▼▼▼
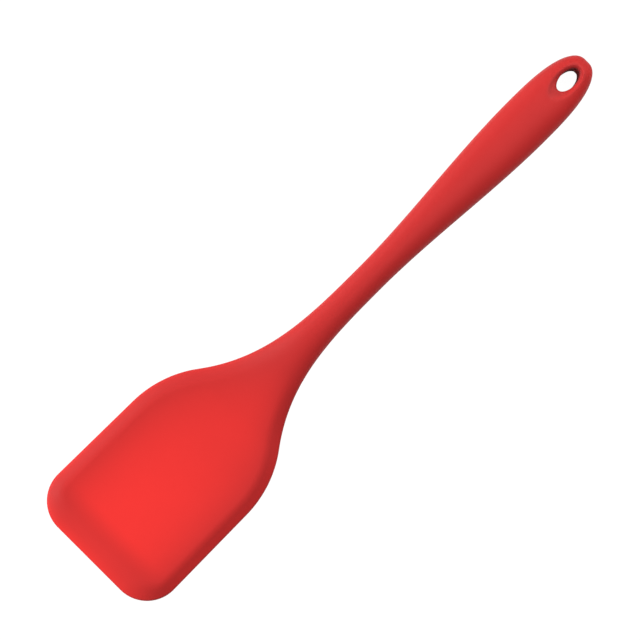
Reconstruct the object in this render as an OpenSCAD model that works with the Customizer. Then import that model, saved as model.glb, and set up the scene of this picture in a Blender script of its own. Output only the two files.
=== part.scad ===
// Seamless silicone turner: a red silicone skin moulded over a steel and nylon core.
// The tool lies face up on its sole. X runs from the blade's front edge to the hanging hole,
// Y across the blade and Z up. A place along the tool is given as s, the distance from the front edge.

/* [Blade] */
// Width across the front of the blade
blade_w = 77.4; // [72:0.2:82]
// Length of the sides, from the front edge to the shoulders
side_l = 67.4; // [60:0.2:74]
// How much each side draws in between the front corner and the shoulder
side_draw = 0.64; // [0.1:0.02:1.5]
// Radius of the front corners
corner_r = 17.8; // [14:0.2:22]
// Radius of the shoulders
shoulder_r = 56; // [50:1:60]
// Steepest angle of the outline, where a shoulder runs out into the neck
shoulder_a = 36.6; // [33:0.2:39]
// Thickness of the blade at the middle of its floor
floor_t = 4; // [3.8:0.1:4.8]
// How far the floor dips below the crest around it
dish = 0.5; // [0.2:0.1:1]
// Width of the bevel along the sides and the shoulders
bevel_side = 5.9; // [5:0.1:8]
// Width of the bevel along the front edge
bevel_front = 10.5; // [8:0.1:13]
// Thickness of the blade's edge
edge_t = 1.6; // [1.2:0.1:2.2]
// Height of the edge's underside above the table
edge_lift = 0.2; // [0.1:0.05:0.5]
// Height over which the crest is softened
crest_soft = 0.8; // [0.5:0.1:1.2]

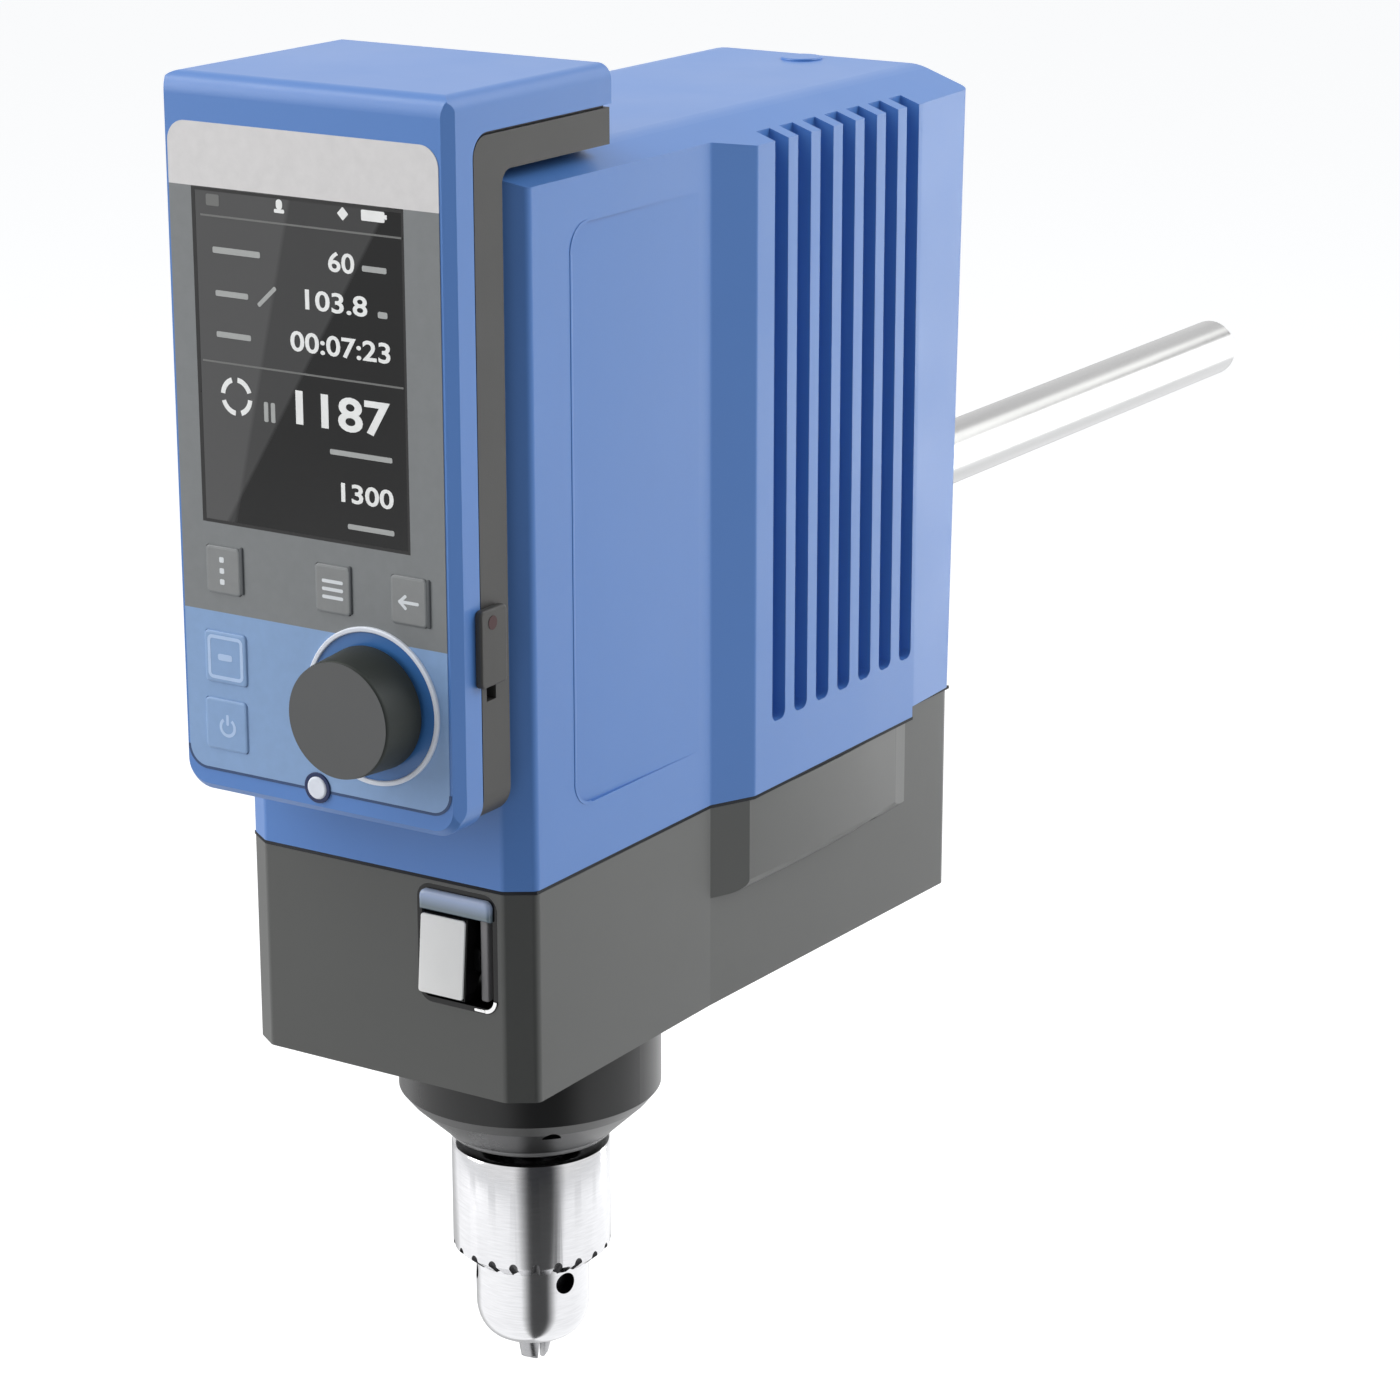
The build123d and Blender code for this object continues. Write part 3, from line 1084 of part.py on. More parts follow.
▲▲▲
*GIVEN EXERCISE:* From the listing above, extract all records word for word.

*RESPONSE TO THIS EXERCISE:*
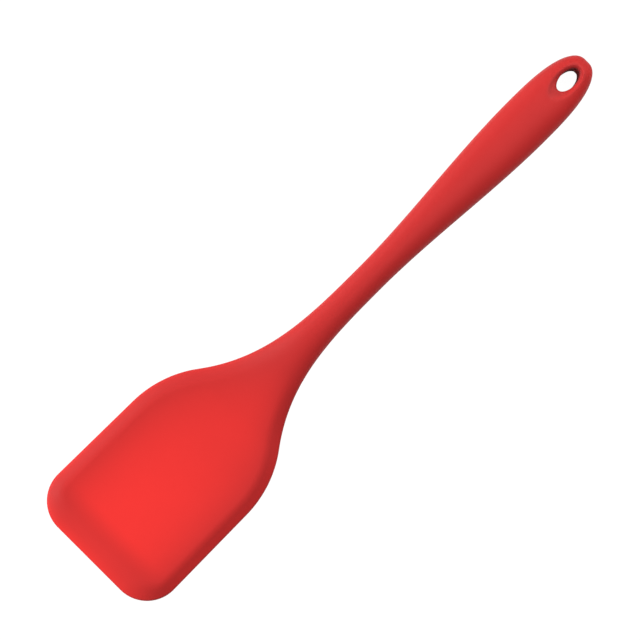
Reconstruct the object in this render as an OpenSCAD model that works with the Customizer. Then import that model, saved as model.glb, and set up the scene of this picture in a Blender script of its own. Output only the two files.
=== part.scad ===
// Seamless silicone turner: a red silicone skin moulded over a steel and nylon core.
// The tool lies face up on its sole. X runs from the blade's front edge to the hanging hole,
// Y across the blade and Z up. A place along the tool is given as s, the distance from the front edge.

/* [Blade] */
// Width across the front of the blade
blade_w = 77.4; // [72:0.2:82]
// Length of the sides, from the front edge to the shoulders
side_l = 67.4; // [60:0.2:74]
// How much each side draws in between the front corner and the shoulder
side_draw = 0.64; // [0.1:0.02:1.5]
// Radius of the front corners
corner_r = 17.8; // [14:0.2:22]
// Radius of the shoulders
shoulder_r = 56; // [50:1:60]
// Steepest angle of the outline, where a shoulder runs out into the neck
shoulder_a = 36.6; // [33:0.2:39]
// Thickness of the blade at the middle of its floor
floor_t = 4; // [3.8:0.1:4.8]
// How far the floor dips below the crest around it
dish = 0.5; // [0.2:0.1:1]
// Width of the bevel along the sides and the shoulders
bevel_side = 5.9; // [5:0.1:8]
// Width of the bevel along the front edge
bevel_front = 10.5; // [8:0.1:13]
// Thickness of the blade's edge
edge_t = 1.6; // [1.2:0.1:2.2]
// Height of the edge's underside above the table
edge_lift = 0.2; // [0.1:0.05:0.5]
// Height over which the crest is softened
crest_soft = 0.8; // [0.5:0.1:1.2]

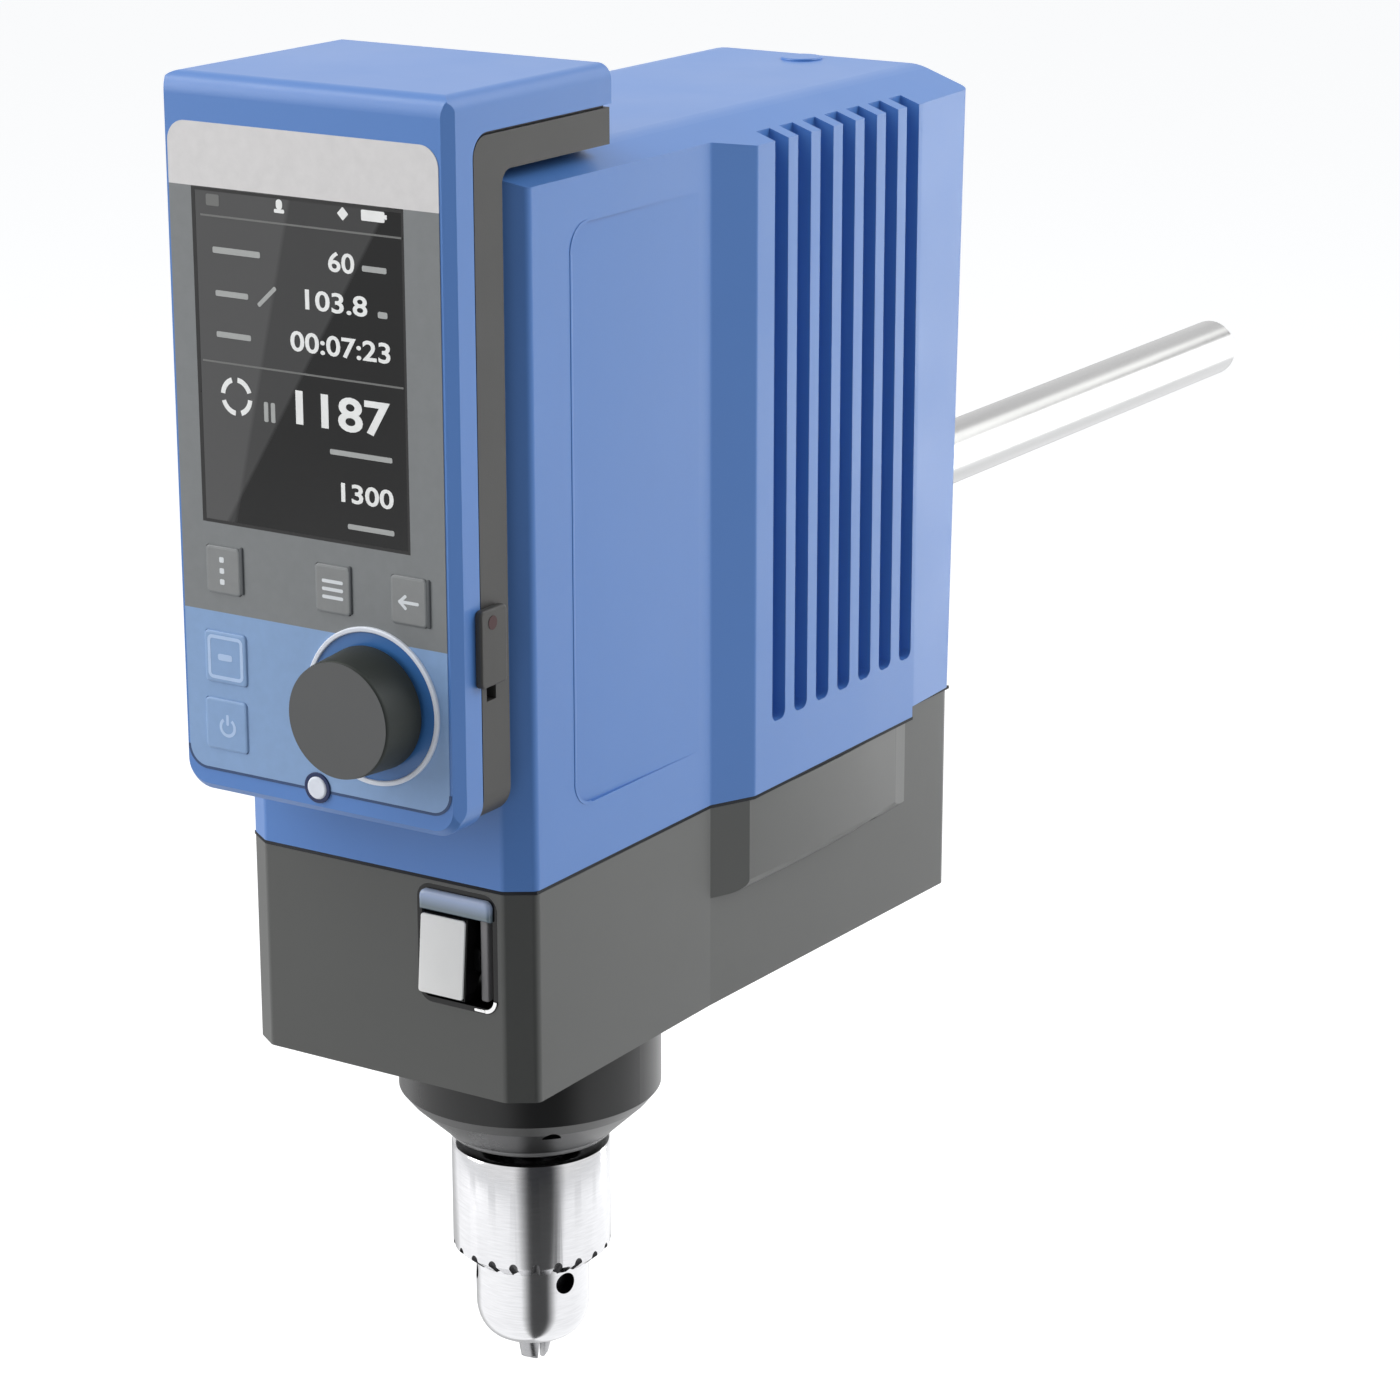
The build123d and Blender code for this object continues. Write part 3, from line 1084 of part.py on. More parts follow.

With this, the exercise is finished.